The study also found that local economies surrounding national monuments expanded following the creation of a new national monument. Employment, personal income, and per capita income either continued or improved in each of the regions surrounding the national monuments studied.
“The Berryessa Snow Mountain region is a truly spectacular area. The landscape is not only picturesque; filled with iconic California plants, wildlife, and outdoor adventure, it’s also bursting with economic opportunity,” said Sara Husby, Executive Director of Tuleyome. “Over two hundred local businesses support a National Monument designation for the Berryessa Snow Mountain region. Many of these businesses are mom and pop stores, and these folks recognize that a National Monument designation will draw more visitors to the area. It’s also exciting to hear their stories about going out and enjoying the area, as many locals consider these lands to be their ‘wild backyard.’ The local communities surrounding these lands have really embraced our efforts, and they are excited to see such a great amount of support to ensure that these lands will be protected forever.”
The Berryessa Snow Mountain region also includes numerous trails, open spaces, lakes and rivers. These resources provide recreation opportunities for hikers, bikers, hunters, campers, off-highway vehicle users, and both motorized and non-motorized boaters. Many nationally recognized recreation and sportsmen groups support a national monument designation.
“Congressman Thompson has brought all stakeholders to the table, forged partnerships and listened to everyone’s input. He then took those ideas back to Washington, D.C. and made sure they were included in this legislation,” said Don Amador, the western representative for the national off-road organization Blue Ribbon Coalition. “I am proud to support this bill because it will forever safeguard the trails and recreational opportunities that so many people, including myself, enjoy.”

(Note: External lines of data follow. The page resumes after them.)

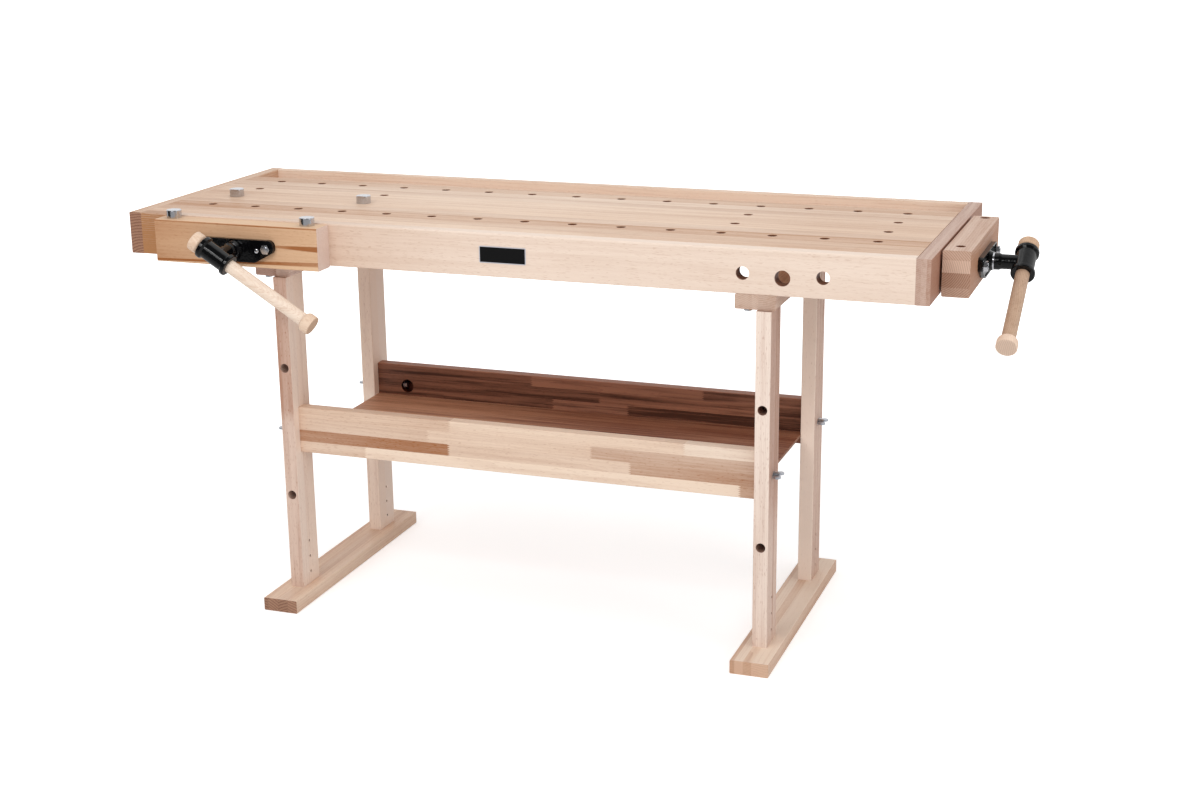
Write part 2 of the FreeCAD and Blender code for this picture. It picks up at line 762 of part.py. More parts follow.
def make_stretcher(row, front):
    """A stretcher with a shelf groove and two blind holes for the nuts on its inner face."""
    body = board(f"{row}_stretcher", ("place.left_inner", "place.right_inner"),
                 (front, f"{front} + size.stretcher_thickness"),
                 ("size.stretcher_bottom", "size.stretcher_bottom + size.stretcher_height"), "X")
    faces_back = row == "front"
    inner = f"{front} + size.stretcher_thickness" if faces_back else front
    groove = sketch_on(body, f"{row}_shelf_groove", "Y", inner)
    add_rectangle(groove, "place.left_inner", "place.shelf_bottom", "place.right_inner", "place.shelf_top")
    cut(body, groove, "size.shelf_groove", faces_back)
    holes = [("place.left_inner + size.cross_hole_inset", "place.stretcher_centre"),
             ("place.right_inner - size.cross_hole_inset", "place.stretcher_centre")]
    drill(body, f"{row}_cross_holes", "Y", inner, "size.cross_hole_depth", holes, "size.cross_hole",
          faces_back)
    rod_row = [(f"{front} + size.stretcher_thickness / 2", "place.stretcher_centre")]
    for end, start, backwards in (("left", "place.left_inner", True),
                                  ("right", "place.right_inner", False)):
        drill(body, f"{row}_{end}_rod_hole", "X", start, "size.cross_hole_inset", rod_row,
              "size.rod + 2 * size.rod_clearance", backwards)
    stand(body)


def make_shelf():
    depth = ("place.front_stretcher + size.stretcher_thickness - size.shelf_groove",
             "place.rear_stretcher + size.shelf_groove")
    stand(board("shelf_panel", ("place.left_inner", "place.right_inner"), depth,
                ("place.shelf_bottom", "place.shelf_top"), "X", "size.fine_ease"))


# Each knock-down joint: the leg's outer face and the sign of the way in.
KNOCK_DOWNS = {"left": ("size.left_frame - size.leg_thickness / 2", 1),
               "right": ("place.right_frame + size.leg_thickness / 2", -1)}


def inward(start, way, distance, length="0"):
    """The low X end of a piece of some length that lies a distance in from a face."""
    if way > 0:
        return f"{start} + ({distance})"
    return f"{start} - ({distance}) - ({length})"


def wing_nut(name, outer, way, row):
    """A hub turned to a slight cone, with two round ears on a flat root across it."""
    height = "place.stretcher_centre"
    hub_start = inward(outer, way, "-size.wing_nut_height", "size.wing_nut_height")
    hub = doc.addObject("Part::Cone", name + "_hub")
    hub_ends = ("size.wing_nut_tip / 2", "size.wing_nut_hub / 2")
    for radius, expression in zip(("Radius1", "Radius2"), hub_ends[::way]):
        hub.setExpression(radius, expression)
    hub.setExpression("Height", "size.wing_nut_height")
    locate(hub, "X", (hub_start, row, height))

    reach = "(size.wing_span - size.wing_ear) / 2"
    low = f"{height} - size.wing_thickness / 2"
    root = doc.addObject("Part::Box", name + "_root")
    root.setExpression("Length", "size.wing_root")
    root.setExpression("Width", f"2 * {reach}")
    root.setExpression("Height", "size.wing_thickness")
    root_start = inward(outer, way, "-size.wing_root_rise - size.wing_root", "size.wing_root")
    locate(root, "Z", (root_start, f"{row} - {reach}", low))

    ear_x = inward(outer, way, "-size.wing_ear_rise")
    ears = [rod_piece(f"{name}_{label}_ear", "Z", (ear_x, f"{row} + ({sign}) * {reach}", low),
                      "size.wing_ear", "size.wing_thickness")
            for label, sign in (("front", -1), ("back", 1))]
    whole = joined(name + "_whole", [hub, root] + ears)
    bore = rod_piece(name + "_bore", "X", (hub_start, row, height), "size.rod", "size.wing_nut_height")
    return without(name, whole, bore)


def make_knock_down_bolts():
    rods, nuts, washers, wings = [], [], [], []
    washer_end = "place.washer_seat + size.rod_washer_thickness"
    rod_length = f"{washer_end} + size.rod_nut_height + size.wing_nut_height"
    for side, (outer, way) in KNOCK_DOWNS.items():
        for row, front in STRETCHER_ROWS.items():
            label = f"{side}_{row}"
            centre = f"{front} + size.stretcher_thickness / 2"

            def axis_spot(distance, length):
                return (inward(outer, way, distance, length), centre, "place.stretcher_centre")

            rods.append(rod_piece(label + "_rod", "X", axis_spot("-size.wing_nut_height", rod_length),
                                  "size.rod", rod_length))
            washer_spot = axis_spot("place.washer_seat", "size.rod_washer_thickness")
            washers.append(drilled_disc(label + "_washer", "X", washer_spot, "size.rod_washer",
                                        "size.rod_washer_thickness", "size.rod"))
            nuts.append(drilled_nut(label + "_nut", "X", axis_spot(washer_end, "size.rod_nut_height"),
                                    "size.rod_nut_width", "size.rod_nut_height", "size.rod"))
            wings.append(wing_nut(label + "_wing_nut", outer, way, centre))
    stand(group("stretcher_rods", rods))
    stand(group("rod_washers", washers))
    stand(group("rod_nuts", nuts))
    stand(group("wing_nuts", wings))


# Vises, drawn with X along the jaw from the vise's middle, Y = 0 on the jaw's outer face and
# the bench on the +Y side

def dog_columns_on_jaw(side):
    """Places along the jaw of its two dog holes, in line with the top's dog holes."""
    if side == "front":
        return ["size.dog_first_column - place.front_vise", "place.dog_inner_column - place.front_vise"]
    return ["size.dog_first_row - place.end_vise", "place.dog_last_row - place.end_vise"]


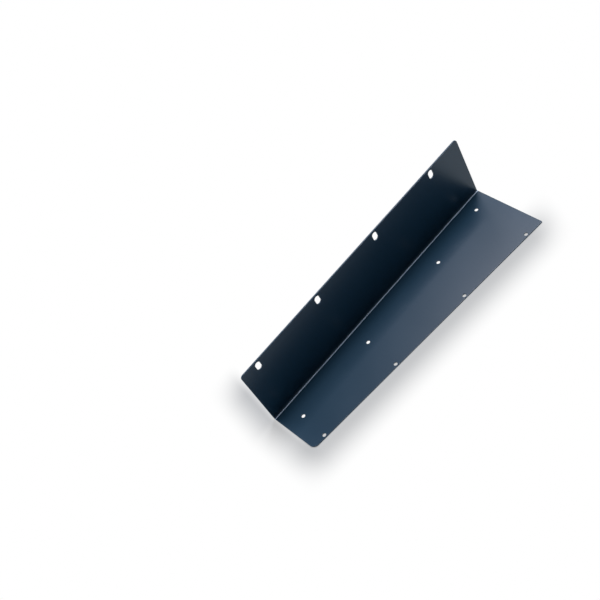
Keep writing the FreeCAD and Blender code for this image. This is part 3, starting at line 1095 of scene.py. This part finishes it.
seen_straight = calc(paper, "MULTIPLY", rays["Is Camera Ray"], plain_share)
seen_otherwise = calc(paper, "MAXIMUM", rays["Is Glossy Ray"], rays["Is Transmission Ray"])
shown_white = [
    calc(paper, "MULTIPLY_ADD", seen_otherwise, channel - 1.0, 1.0) for channel in REFLECTED_WHITE
]
plain_white = add(paper, "ShaderNodeEmission", {"Color": vector(paper, *shown_white), "Strength": 1.0})
both = paper.nodes.new("ShaderNodeMixShader")
feed(paper, both.inputs[0], calc(paper, "MAXIMUM", seen_straight, seen_otherwise))
feed(paper, both.inputs[1], paper_shader.outputs[0])
feed(paper, both.inputs[2], plain_white)
feed(paper, paper.nodes["Material Output"].inputs["Surface"], both.outputs[0])
white.cycles.emission_sampling = "NONE"
floor_mesh.materials.append(white)
print(f"material {white.name!r} has {len(paper.nodes)} nodes")

# %% [markdown]
# ## Light
#
# Three softboxes light the ear, nearly all of their area on the rack flange's outer side. Two hang high
# above and face down: a long strip behind the fold, which reaches only a little past it and lights the
# side flange, and a smaller box further back. The standing flange's inner face gets hardly any light
# from either, so it stays dark and shows what it reflects: the side flange low down, and white paper
# past its far end. The third softbox is long and level. It lights the standing flange's outer face and
# deepens that flange's shadow on the side flange.
#
# A softbox's brightness is its power over its area, so each one is written with its size beside its
# power.

# %% Lights
DOWN = (0, 0, -1)
LEVEL_TO_THE_EAR = (1, 0, 0)
WORLD_STRENGTH = 0.02


def softbox(name, place, size, watts, facing):
    """A rectangular lamp at a place, facing a direction."""
    data = bpy.data.lights.new(name, "AREA")
    data.shape = "RECTANGLE"
    data.size, data.size_y = size
    data.energy = watts
    lamp = bpy.data.objects.new(name, data)
    bpy.context.scene.collection.objects.link(lamp)
    turn = (-Vector(facing)).to_track_quat("Z", "Y")
    lamp.matrix_world = Matrix.Translation(place) @ turn.to_matrix().to_4x4()
    return lamp


softboxes = [
    softbox("overhead strip", place=(-0.135, 0.20, 1.40), size=(0.33, 1.20), watts=22.0, facing=DOWN),
    softbox("high box", place=(-0.45, 0.60, 1.40), size=(0.30, 0.40), watts=15.8, facing=DOWN),
    softbox(
        "long low box", place=(-1.60, 0.00, 1.20), size=(2.40, 0.40), watts=40.0, facing=LEVEL_TO_THE_EAR
    ),
]

world = bpy.data.worlds.new("studio")
world.use_nodes = True
bpy.context.scene.world = world
background = world.node_tree.nodes["Background"]
background.inputs["Color"].default_value = (1, 1, 1, 1)
background.inputs["Strength"].default_value = WORLD_STRENGTH
bpy.context.scene.view_settings.view_transform = "Standard"
print("lamps:", ", ".join(f"{lamp.name} {lamp.data.energy:.1f} W" for lamp in softboxes))
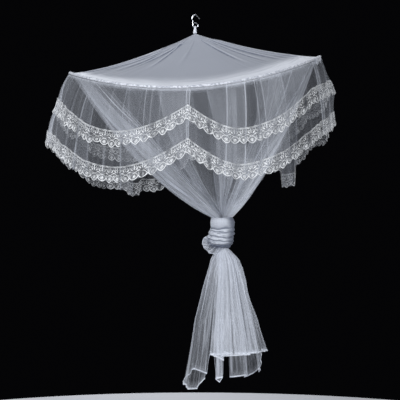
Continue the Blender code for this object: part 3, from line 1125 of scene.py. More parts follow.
class Flat:
    """Points and faces of flat needlework. X goes along the band, Y down it, Z off the net."""

    def __init__(self):
        self.points = []
        self.covers = []
        self.faces = []

    def point(self, x, y, z, cover):
        self.points.append((x, y, z))
        self.covers.append(cover)
        return len(self.points) - 1

    def ribs(self, rows):
        """Two faces from each row of three points to the next."""
        for here, there in zip(rows, rows[1:]):
            self.faces.append((here[0], here[1], there[1], there[0]))
            self.faces.append((here[1], here[2], there[2], there[1]))

    def thread(self, route, width, rise=0.0008, cover=THREAD_COVER):
        """A raised strip along a route of flat points."""
        rails = []
        for index, (x, y) in enumerate(route):
            before = route[max(index - 1, 0)]
            after = route[min(index + 1, len(route) - 1)]
            along = Vector((after[0] - before[0], after[1] - before[1])).normalized()
            side = Vector((-along.y, along.x)) * width / 2
            rails.append((
                self.point(x - side.x, y - side.y, 0.0, cover * RAIL_SHARE),
                self.point(x, y, rise, cover),
                self.point(x + side.x, y + side.y, 0.0, cover * RAIL_SHARE),
            ))
        self.ribs(rails)

    def leaf(self, x, y, length, width, turn, rise=0.0011):
        """A pointed oval with a raised rib."""
        ahead = Vector((math.cos(turn), math.sin(turn)))
        side = Vector((-ahead.y, ahead.x))
        rows = []
        for share, swell in LEAF_SHAPE:
            middle = Vector((x, y)) + ahead * length * share
            left = middle - side * width / 2 * swell
            right = middle + side * width / 2 * swell
            rows.append((
                self.point(left.x, left.y, LEAF_EDGE, THREAD_COVER),
                self.point(middle.x, middle.y, rise, 1.0),
                self.point(right.x, right.y, LEAF_EDGE, THREAD_COVER),
            ))
        self.ribs(rows)

    def dot(self, x, y, radius, rise=0.0016):
        middle = self.point(x, y, rise, 1.0)
        ring = []
        for index in range(DOT_SIDES):
            turn = 2 * math.pi * index / DOT_SIDES
            ring.append(self.point(x + radius * math.cos(turn), y + radius * math.sin(turn),
                                   LEAF_EDGE, THREAD_COVER))
        for index in range(DOT_SIDES):
            self.faces.append((middle, ring[(index + 1) % DOT_SIDES], ring[index]))


print("one repeat is", round(LACE_PITCH * 1000, 1), "mm")

# %% The ground of one repeat
SCALLOP_CUSP = 0.046
SCALLOP_TIP = 0.0585
GROUND_COVER = 0.11
GROUND_DEPTH = -0.0001
GROUND_COLUMNS = 8
HOLES_TOP = 0.0046
HOLES_MIDDLE = 0.0090
HOLES_FOOT = 0.0135
GROUND_STRIPS = ((0.0, 0.0048, 1), (HOLES_FOOT, None, 5))  # top, foot or None for the edge, rows


def scallop_edge(share):
    """How far down the foot of the lace is, at a share of the repeat."""
    dip = math.sin(math.pi * share) ** 0.75
    return SCALLOP_CUSP + (SCALLOP_TIP - SCALLOP_CUSP) * dip


def draw_ground(flat):
    """Thin net under the threads; the row of holes has none."""
    for top, foot, rows in GROUND_STRIPS:
        lines = []
        for row in range(rows + 1):
            line = []
            for column in range(GROUND_COLUMNS + 1):
                share = column / GROUND_COLUMNS
                end = scallop_edge(share) if foot is None else foot
                y = top + (end - top) * row / rows
                line.append(flat.point(share * LACE_PITCH, y, GROUND_DEPTH, GROUND_COVER))
            lines.append(line)
        for upper, lower in zip(lines, lines[1:]):
            for column in range(GROUND_COLUMNS):
                flat.faces.append((upper[column], lower[column], lower[column + 1],
                                   upper[column + 1]))


print("scallop from", SCALLOP_CUSP, "to", SCALLOP_TIP)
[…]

The National Monument designation only applies to land managed by the federal government. Lake Berryessa is not included in the National Monument designation and current access to and uses of private land will not be impacted the legislation. In addition, the bill protects private property rights by stating that nothing in the legislation requires a private property owner to allow public access to their property, and the bill includes legislative language ensuring that the National Monument designation will not impact motorized recreation on Lake Berryessa.
The legislation ensures that all existing grazing will continue unchanged. The bill does not prohibit other grazing in additional areas as long as it is accordance with all laws and regulations. And, the bill allows for the expanded use of grazing as a management tool.
“We own and operate a 3,000 acre cattle ranch adjacent to lands that are proposed to be included in this national monument. Recently, we gifted our ranch to three daughters. We are strongly supportive of the Berryessa Snow Mountain National Monument” said John and Judy Ahmann, ranchers and adjacent private landowners. “Congressman Thompson has worked closely with local stakeholders to personally hear their thoughts and input, and to incorporate many of their ideas and suggestions into this legislation. Because of this, we want the bill to pass so that this area and its way of life will be preserved."
No legally-open roads or motorized vehicle trails will be closed as a result of the National Monument designation. Federal agencies will retain their existing authority to open new roads and trails or to temporarily close them when necessary, such as during major storms or emergencies.
Hunting and fishing will still be allowed in the National Monument and the California Department of Fish and Game will retain its authority over these forms of recreation. The National Monument designation would not impose any new regulations on hunting, fishing, or firearm use.
Existing laws and policies regarding firefighting will not be changed by the establishment of a National Monument. Federal agencies can continue to reduce fuels before fires start by thinning trees, establishing fuel breaks, and by using controlled-burns and other appropriate tools.
Napa, Lake, Yolo, Solano and Mendocino Counties have all voted in support of permanent protection for the region. Additionally, the Calistoga Chamber of Commerce, Napa County Hispanic Chamber of Commerce, and the cities of Calistoga, Clearlake, Davis, St. Helena, West Sacramento, and Winters support permanently protecting the Berryessa Snow Mountain region.
Also in support of the permanently protecting the region are:
- More than 65 elected officials including former Congressman Pete McCloskey, co-author of the Endangered Species Act.
- More than 200 businesses representing all five involved counties
- Nearly 30 landowners and farmers.
- More than 35 Recreation and conservation groups including the Blue Ribbon Coalition, International Mountain Bicycling Association, Ducks Unlimited, the Backcountry Horsemen of California, and the National Hispanic Environmental Council
The legislation was referred to the House Committee on Natural Resources and the Senate Energy & Natural Resources Committee.
Congressman Mike Thompson is proud to represent California’s 5th Congressional District, which includes all or part of Contra Costa, Lake, Napa, Solano and Sonoma Counties. He is a senior member of the House Ways and Means Committee and the House Permanent Select Committee on Intelligence. Rep. Thompson is also a member of the fiscally conservative Blue Dog Coalition and chairs the bipartisan, bicameral Congressional Wine Caucus.